» **Written exercise**:
Reproduce, without any change, the span of lines from the opening of the records below to the line containing "inside, then folded.", inclusive.

» **Supplied records**:
· · ·

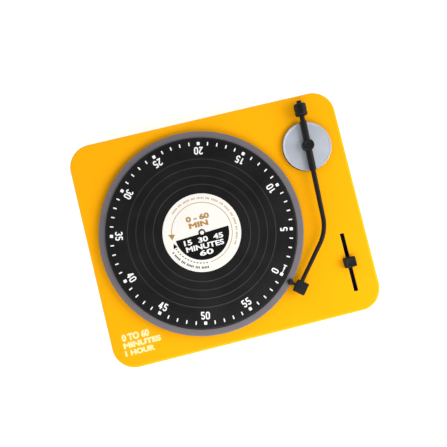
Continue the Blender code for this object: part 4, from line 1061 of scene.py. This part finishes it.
def arrowhead(radius, start, end, half, centre, bottom, top):
    """A triangle whose base lies across the circle at angle start and whose tip is at end."""
    tip = polar(radius, end, centre)
    inner = np.stack([polar(radius - half, start, centre), tip])
    outer = np.stack([polar(radius + half, start, centre), tip])
    return ribbon(inner, outer, bottom, top)


def dots(radius, start, end, pitch, centre, bottom, top):
    """Small printed dots, `pitch` apart round a circle from angle start to end."""
    count = int(abs(end - start) * radius / pitch)
    return [
        mark(0.38 * MM, 0.8 * MM, polar(radius, angle, centre), angle, bottom, top, 4.0, 4)
        for angle in np.linspace(start, end, count)
    ]


def dashes(radius, start, end, centre, bottom, top, stout=1.0):
    """A ring of fine upright dashes in groups of five and three, from angle start to end."""
    pitch = 0.62 * MM
    count = int(abs(end - start) * radius / pitch)
    made = []
    for i, angle in enumerate(np.linspace(start, end, count)):
        if i % 10 in (5, 9):
            continue
        place = polar(radius, angle, centre)
        made.append(mark(0.85 * stout * MM, 0.34 * stout * MM, place, angle, bottom, top, 4.0, 3))
    return made


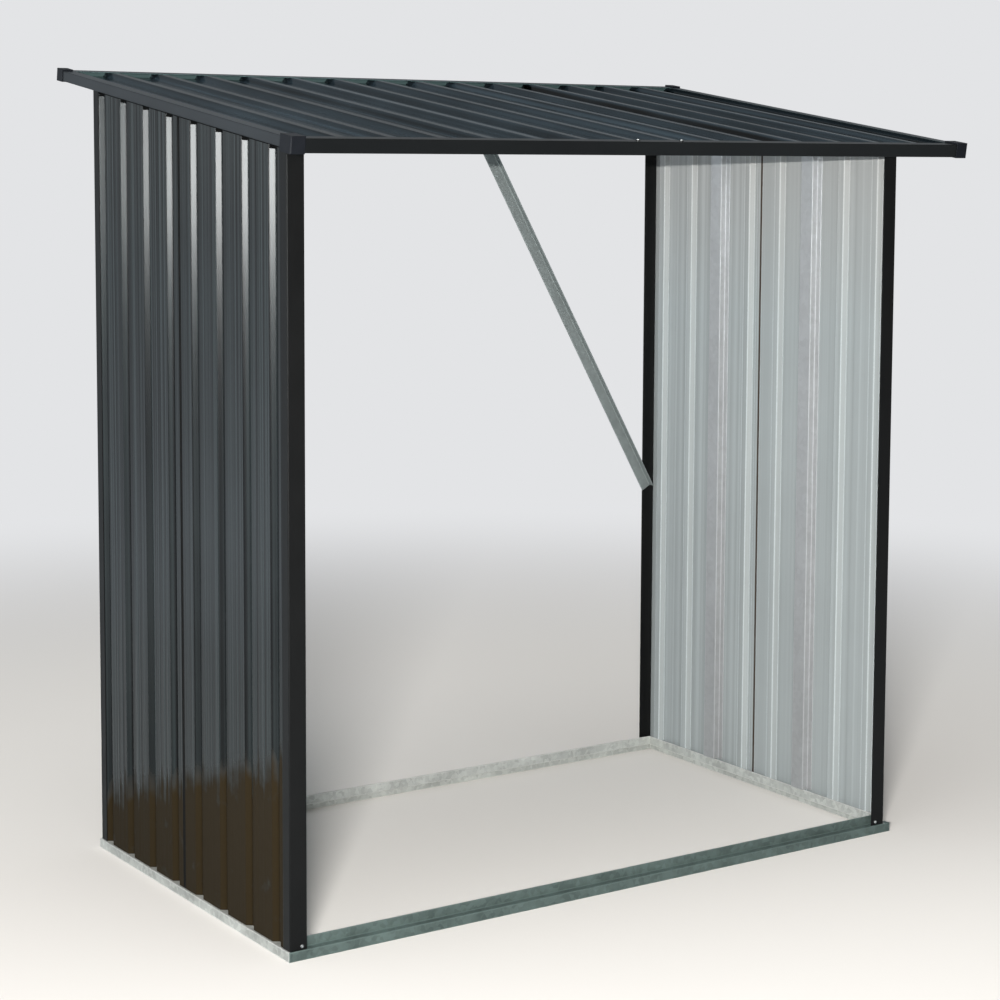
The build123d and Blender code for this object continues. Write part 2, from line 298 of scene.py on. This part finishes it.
def coil_coated_sheet(name, kind, face, backing, gloss, ground_reflection=None, seam=None, eaves=None):
    """Steel strip coated flat in a coil, satin polyester outside and grey backing inside, then folded.

    The eye gets a satin coat with fine lines along the ribs, where the rolls pressed the sheet, whose
    lighter teal tone is a painted reflection, and a paler, duller inside with painted highlights on its
    bends. kind is WALL, ROOF or TRIM, and a trim has no lines. A wall also has the colour of a painted
    reflection of the ground, the y of the seam where its two sheets lap, and the line under the eaves,
    above which shade is painted.
    """
    material, tree = new_material(name)
    spot = add(tree, "ShaderNodeNewGeometry")
    place = spot.outputs["Position"]
    position = add(tree, "ShaderNodeSeparateXYZ", {0: place})
    facing = add(tree, "ShaderNodeSeparateXYZ", {0: spot.outputs["True Normal"]})
    outside = top_coat_side(tree, kind, position, facing)

    # Uneven rolled lines some 20 mm apart with finer ones between, and drifts of tone 300 mm long
    lines = 0.5
    if kind != "TRIM":
        across = position.outputs["X" if kind == "ROOF" else "Y"]
        lines = add(
            tree,
            "ShaderNodeTexNoise",
            {"W": across, "Scale": 1 / (20 * MM), "Detail": 2, "Roughness": 0.75},
            noise_dimensions="1D",
        ).outputs[0]
    drift = add(
        tree, "ShaderNodeTexNoise", {"Vector": place, "Scale": 1 / (300 * MM), "Detail": 3}
    ).outputs[0]
    tone = add(
        tree, "ShaderNodeMath", {0: drift, 1: 0.3, 2: lines}, operation="MULTIPLY_ADD"
    ).outputs[0]
    tone = add(
        tree, "ShaderNodeMapRange", {"Value": tone, "From Min": 0.45, "From Max": 0.85}
    ).outputs[0]

    # The backing's tone follows the rolled lines, and its bends are drawn paler as painted highlights
    back_tone = add(
        tree,
        "ShaderNodeMix",
        {0: tone, 6: shade(backing, 0.88), 7: shade(backing, 1.1)},
        data_type="RGBA",
    ).outputs[2]
    bend, bend_highlight = rounded_edges(tree, spot.outputs["True Normal"], 0.99)
    bend_highlight = add(
        tree, "ShaderNodeMath", {0: bend_highlight, 1: outside}, operation="SUBTRACT", use_clamp=True
    ).outputs[0]
    back_tone = add(
        tree, "ShaderNodeMix", {0: bend_highlight, 6: back_tone, 7: shade(backing, 1.65)}, data_type="RGBA"
    ).outputs[2]

    # The top coat's tone goes from black to lighter lines that lean to teal; the lighter lines are a
    # painted reflection of the sheen that the rolled lines catch
    if kind == "WALL":
        tone = sheen_strokes(tree, position, tone)
    painted_sheen = [channel * factor for channel, factor in zip(face, (4.4, 5.1, 5.4))] + [1]
    face_tone = add(
        tree, "ShaderNodeMix", {0: tone, 6: shade(face, 0), 7: painted_sheen}, data_type="RGBA"
    ).outputs[2]
    rough = gloss

    if kind == "WALL":
        # Painted shade: the backing is drawn browner and darker over its top 400 mm, under the roof
        tint_factor = add(
            tree,
            "ShaderNodeMapRange",
            {"Value": position.outputs["Z"], "From Min": 1.05, "From Max": 1.45},
        ).outputs[0]
        back_tone = add(
            tree,
            "ShaderNodeMix",
            {0: tint_factor, 6: back_tone, 7: (0.99, 0.91, 0.88, 1)},
            data_type="RGBA",
            blend_type="MULTIPLY",
        ).outputs[2]
        # Painted reflection of the ground, low on the walls and dull, so that the coat mirrors nothing over
        # it
        reflection_mask = painted_ground_reflection(tree, place, position, lines)
        face_tone = add(
            tree, "ShaderNodeMix", {0: reflection_mask, 6: face_tone, 7: shade(ground_reflection, 1)}, data_type="RGBA"
        ).outputs[2]
        rough = add(
            tree, "ShaderNodeMapRange", {"Value": reflection_mask, "To Min": gloss, "To Max": 0.95}
        ).outputs[0]

    colour = add(
        tree, "ShaderNodeMix", {0: outside, 6: back_tone, 7: face_tone}, data_type="RGBA"
    ).outputs[2]
    rough = add(
        tree, "ShaderNodeMix", {0: outside, 2: 0.5, 3: rough}, data_type="FLOAT"
    ).outputs[0]
    if kind == "WALL":
        # The painted shade and shadow are black outside, the damp line is rusty inside, and all are dull
        stain_and_shade = lap_damp_and_painted_shade(tree, position, outside, seam, eaves)
        rough = add(tree, "ShaderNodeMath", {0: stain_and_shade, 1: rough}, operation="MAXIMUM").outputs[0]
        stain = add(
            tree,
            "ShaderNodeMix",
            {0: outside, 6: shade(linear("#4a4038"), 1), 7: shade(face, 0.15)},
            data_type="RGBA",
        ).outputs[2]
        colour = add(
            tree, "ShaderNodeMix", {0: stain_and_shade, 6: colour, 7: stain}, data_type="RGBA"
        ).outputs[2]

    # Orange peel of the coat is under 1 mm, drawn at 5 mm so that it shows at all
    peel = add(
        tree, "ShaderNodeTexNoise", {"Vector": place, "Scale": 1 / (5 * MM), "Detail": 2}
    ).outputs[0]
    relief = add(
        tree, "ShaderNodeMath", {0: peel, 1: 0.03, 2: lines}, operation="MULTIPLY_ADD"
    ).outputs[0]
    # The flanks of the ribs are drawn smooth in the rolls, so only the flats have lines
    flat = 1
    if kind != "TRIM":
        straight = facing.outputs["X" if kind == "WALL" else "Z"]
        straight = add(tree, "ShaderNodeMath", {0: straight}, operation="ABSOLUTE").outputs[0]
        flat = add(tree, "ShaderNodeMath", {0: straight, 1: 0.8}, operation="GREATER_THAN").outputs[0]
    bump = add(
        tree,
        "ShaderNodeBump",
        {"Strength": flat, "Distance": 1.3 * MM, "Height": relief, "Normal": bend},
    )
    surface = add(
        tree,
        "ShaderNodeBsdfPrincipled",
        {
            "Base Color": colour,
            "Roughness": rough,
            "Normal": bump.outputs[0],
            "IOR": 1.5,
            "Specular IOR Level": 0.4,
        },
    )
    add(tree, "ShaderNodeOutputMaterial", {"Surface": surface.outputs[0]})
    return material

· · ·

» **Exercise output**:
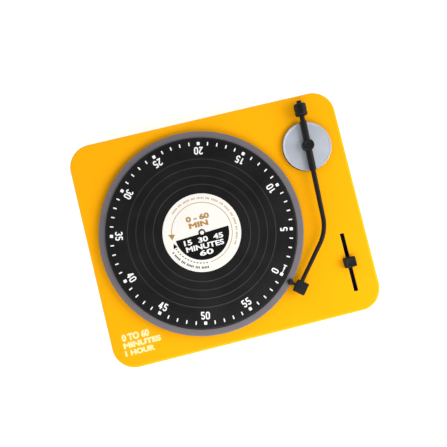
Continue the Blender code for this object: part 4, from line 1061 of scene.py. This part finishes it.
def arrowhead(radius, start, end, half, centre, bottom, top):
    """A triangle whose base lies across the circle at angle start and whose tip is at end."""
    tip = polar(radius, end, centre)
    inner = np.stack([polar(radius - half, start, centre), tip])
    outer = np.stack([polar(radius + half, start, centre), tip])
    return ribbon(inner, outer, bottom, top)


def dots(radius, start, end, pitch, centre, bottom, top):
    """Small printed dots, `pitch` apart round a circle from angle start to end."""
    count = int(abs(end - start) * radius / pitch)
    return [
        mark(0.38 * MM, 0.8 * MM, polar(radius, angle, centre), angle, bottom, top, 4.0, 4)
        for angle in np.linspace(start, end, count)
    ]


def dashes(radius, start, end, centre, bottom, top, stout=1.0):
    """A ring of fine upright dashes in groups of five and three, from angle start to end."""
    pitch = 0.62 * MM
    count = int(abs(end - start) * radius / pitch)
    made = []
    for i, angle in enumerate(np.linspace(start, end, count)):
        if i % 10 in (5, 9):
            continue
        place = polar(radius, angle, centre)
        made.append(mark(0.85 * stout * MM, 0.34 * stout * MM, place, angle, bottom, top, 4.0, 3))
    return made


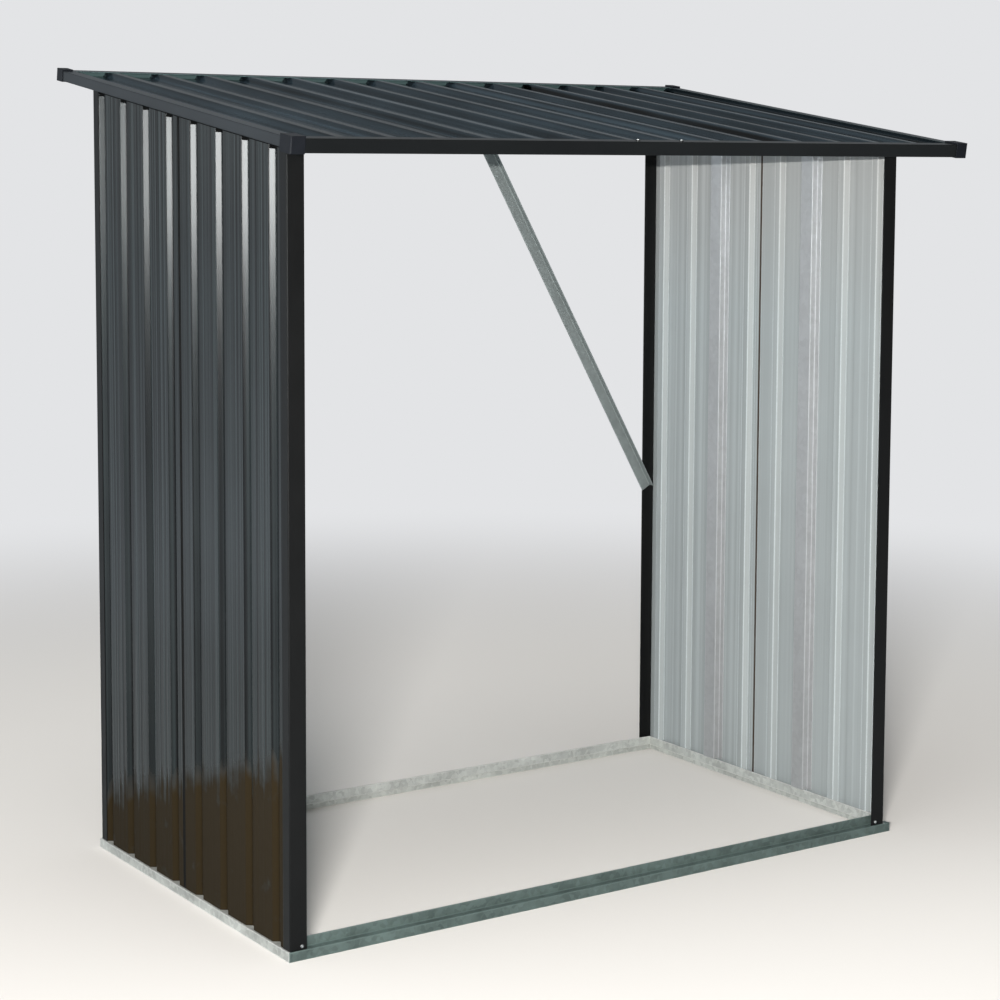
The build123d and Blender code for this object continues. Write part 2, from line 298 of scene.py on. This part finishes it.
def coil_coated_sheet(name, kind, face, backing, gloss, ground_reflection=None, seam=None, eaves=None):
    """Steel strip coated flat in a coil, satin polyester outside and grey backing inside, then folded.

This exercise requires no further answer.